Tuesday, March 16, 2010

Splatter Disco (Review)

Splatter Disco

Splatter Disco (2007)

Directed by Richard Griffin

Richard Griffin and his Scorpio Film Releasing are relatively new to me. I had never heard of his films until I stumbled upon Nun of That (review here). So when I won a contest, I got some other Griffin films as well which included Creature from the Hillbilly Lagoon (not gonna review because I've been told if you don't have anything good to say....), Feeding the Masses (possible review upcoming) and this flick.

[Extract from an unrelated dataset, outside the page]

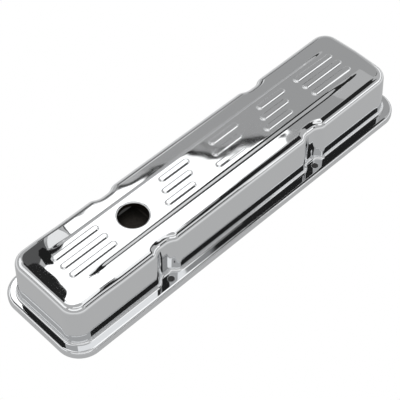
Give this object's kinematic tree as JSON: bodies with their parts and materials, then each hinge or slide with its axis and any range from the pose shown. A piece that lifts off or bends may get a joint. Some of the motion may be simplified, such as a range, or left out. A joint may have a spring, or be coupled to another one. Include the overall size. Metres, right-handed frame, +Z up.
{
  "type": "engine valve cover",
  "caption": "Long pressed-steel valve cover with a raised ribbed panel, a breather hole and a turned-down gasket flange with bolt holes.",
  "frame": {"origin": "middle of the cover's footprint, at the bottom edge of the flange lip", "axes": "+X along the cover, away from the breather hole; +Y across it; +Z up, away from the cylinder head"},
  "size_m": [0.47, 0.122, 0.0645],
  "materials": {
    "chrome": "mirror-bright chrome plate",
    "bare_steel": "dull phosphate-coated sheet"
  },
  "bodies": {
    "root": {"cover_shell": "chrome", "oil_baffle": "bare_steel"}
  },
  "joints": []
}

Well it was billed as "The First Slasher Musical" so I was hoping that I'd see some musical numbers in the same vain as Poultrygeist: Chicken of the Dead.

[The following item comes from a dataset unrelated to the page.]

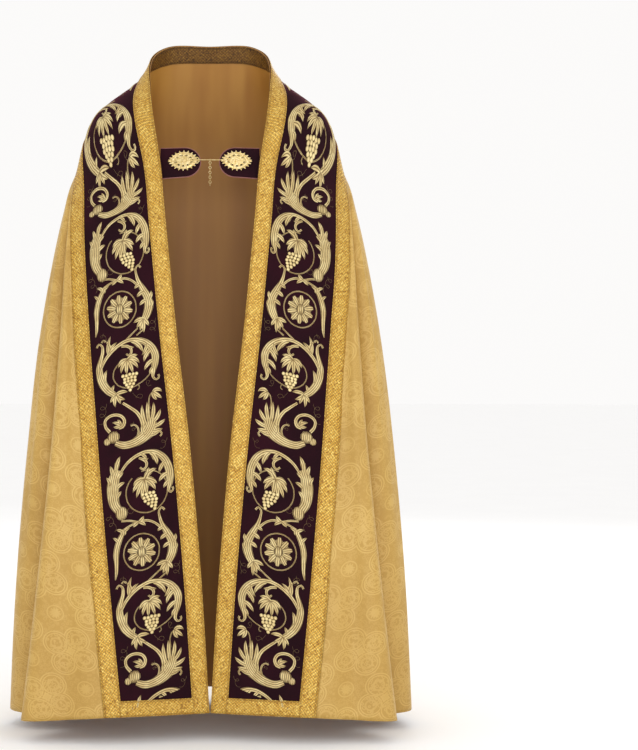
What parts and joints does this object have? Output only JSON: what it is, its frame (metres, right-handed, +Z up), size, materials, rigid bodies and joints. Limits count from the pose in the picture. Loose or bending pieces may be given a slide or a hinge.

But not everything that's hyped can live up to the billing. Splatter Disco has some splatter, some disco and some big name stars (see Ken Foree and Debbie Rochon). It's got some decent acting, a slasher on the prowl and something I didn't expect. Furries!

Really furries?

Boring Plot-O-Matic

Kent Chubb thinks life couldn't possibly get any worse when the mayor, his sociopath mother (Lynn Lowry), and the city council threaten to close down his nightclub Den O' Iniquity for "acts of perversion." Enlisting the help of his father, Shank Chubb (Ken Foree), Kent and club regulars attempt to educate the town to the community service function of the club: providing a safe and welcoming environment for all the oddball local citizens. Little do they know a serial killer has begun to pick off club employees one by one, and now even Kent's acid-flashback-prone hippie attorney can't help them out of this bloody mess...or keep his eyes off Kent's gorgeous wife (Debbie Rochon).

Awesome Review-O-Matic

I'm not explaining plot. I mean it's right up there. As we meet all the deviant characters of the Den O Iniquity, they are pretty interesting. Lots of them are regulars in Griffin films (many of them are in Nun of That).

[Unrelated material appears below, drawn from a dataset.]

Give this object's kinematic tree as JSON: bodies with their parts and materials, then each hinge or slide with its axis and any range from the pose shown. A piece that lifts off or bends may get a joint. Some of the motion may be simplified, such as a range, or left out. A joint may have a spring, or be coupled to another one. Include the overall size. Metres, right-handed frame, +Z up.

So who are these degenerates?
  1. Kent: Our Mr. Manager who wants to keep his club open so all these fetishers have a place to go
  2. His dad Shank: the owner of the club and a sick old dancing man
  3. Danni: A Furry who wants to be loved
  4. Echo: He repeats the last line you say and is secretly in love with Danni
  5. A bunch of other misfits
As the mayor's mom tries to shut down the club, the clubers start to get picked off one by one. Not much to report on splatter. There's a few oozey blood, but it's the PG-13 variety. But that's not important. There are about 5 musical numbers in Splatter Disco. The first one is the only one that I found actually fun. It has furries. So check it out below (not sure why the audio is unsynced)

The other musical numbers are a lawyer's lament, a few dance numbers, a Ken Foree number and something else that I don't remember. All of these are unremarkable. I had thought after the Furries number which I thought was hilarious we'd get more of the same. Well there's more gibberish and talk than singing in Splatter Disco.

Some of the dialogue is goofy Troma funny and it definitely has that feel. But the movie drags and there's serious gaps between musical scenes. Even the supposed twist only leads to a yaaaaaaaaaaaawn ending. Good performances overall by the cast and Sarah Nicklin is next door neighbor hot. Having seen this after Nun of That may have made me jaded but I had high expectations for this one.

I mean a slasher musical is a great concept. But unfortunately the music portion was a major fail. The worst part of the movie is now I got the damn Furries lyrics stuck in my head. Arghhhh!

I think these are the lyrics.

Chimpanzees in the zoo do it
Some courageous kangaroos do it
Let's do it, let's fall in love

???? do it
Bees do it
Even educated fleas do it
Let's do it, let's fall in love

I'm sure giraffes on the slide do it
Every hippotamus do it
Let's do it, let's fall in love.........

The other lyrics are pretty funny as it goes along.


Check out the trailer


  1. Wow dude, is this your lowest rating ever? Half a spin kick? Not even full rotation?

  2. Hmm it should read 1 spinkick and a half. Oops. Looks like I didn't make that clear.